Just as a truly holy religion contains within it a constant seed of irreligion, of divine irreverence ... a truly adult person contains within himself or herself a constant seed of playfulness. This transcends East and West. This transcends war and peace. This paradoxically transcends duality while maintaining it.

Samuel Butler said, "A sense of humor keen enough to show a man his own absurdities, as well as those of other people, will keep him from the commission of all sins, or nearly all, save those that are worth committing."

War is a sin as such. So, sometimes, is the absence of war. We are seemingly damned if you do and damned if you don't! Therefore, pick your savior(s) carefully. And pray that yours has a sense of humor with which to guide you. The twinkle in God's eye is a reflection of the love in His heart.

The notion of a personal savior may be a bit difficult to grasp for adherents to the faith of Islam ... let alone for the spiritual Marx brothers of Zen. However, perhaps it is not too much for our allies and/or adversaries in the Near East to be able to conceive of a Laughing Muhammad or to perceive of a Fat Muhammad. Perhaps somewhere in the armies of Islam there is a writer who can walk the fine, holy line between what is genuinely divine and what is genuinely sacrilegious.

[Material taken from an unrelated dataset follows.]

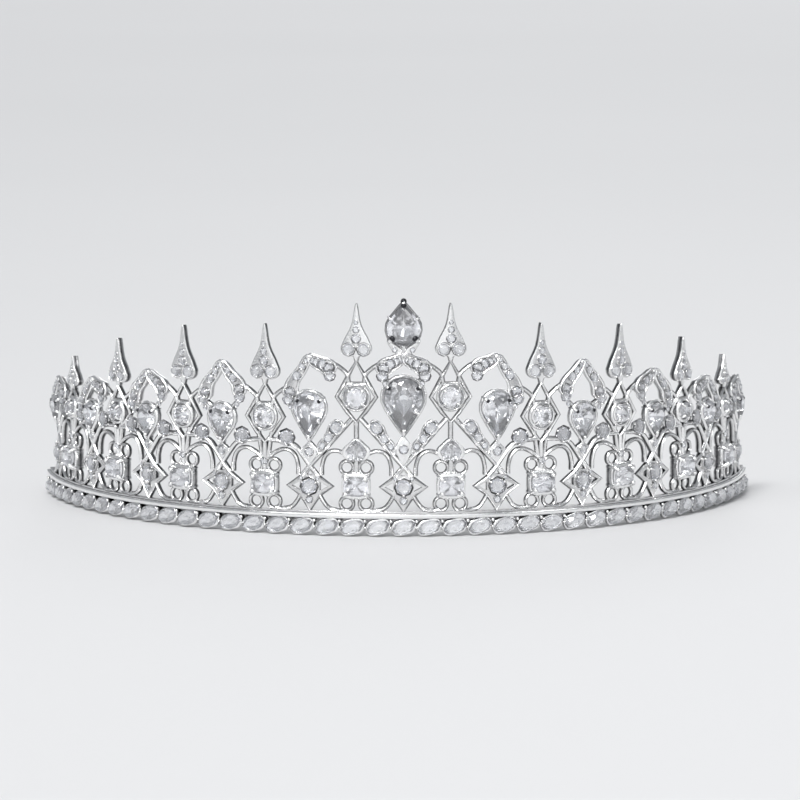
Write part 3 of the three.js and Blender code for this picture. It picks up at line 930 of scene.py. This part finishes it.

As Muhammad himself wrote: "The ink of the scholar is more sacred than the blood of the martyr."

There will be no peace for that region nor for the world if there is not peace for the individual. And peace for the individual requires a capacity for non-derisive humor. It is not peacefulness which lays the foundation for the twinkle of humor; it is the twinkle of humor – even in the midst of war – which lays the foundation for peacefulness.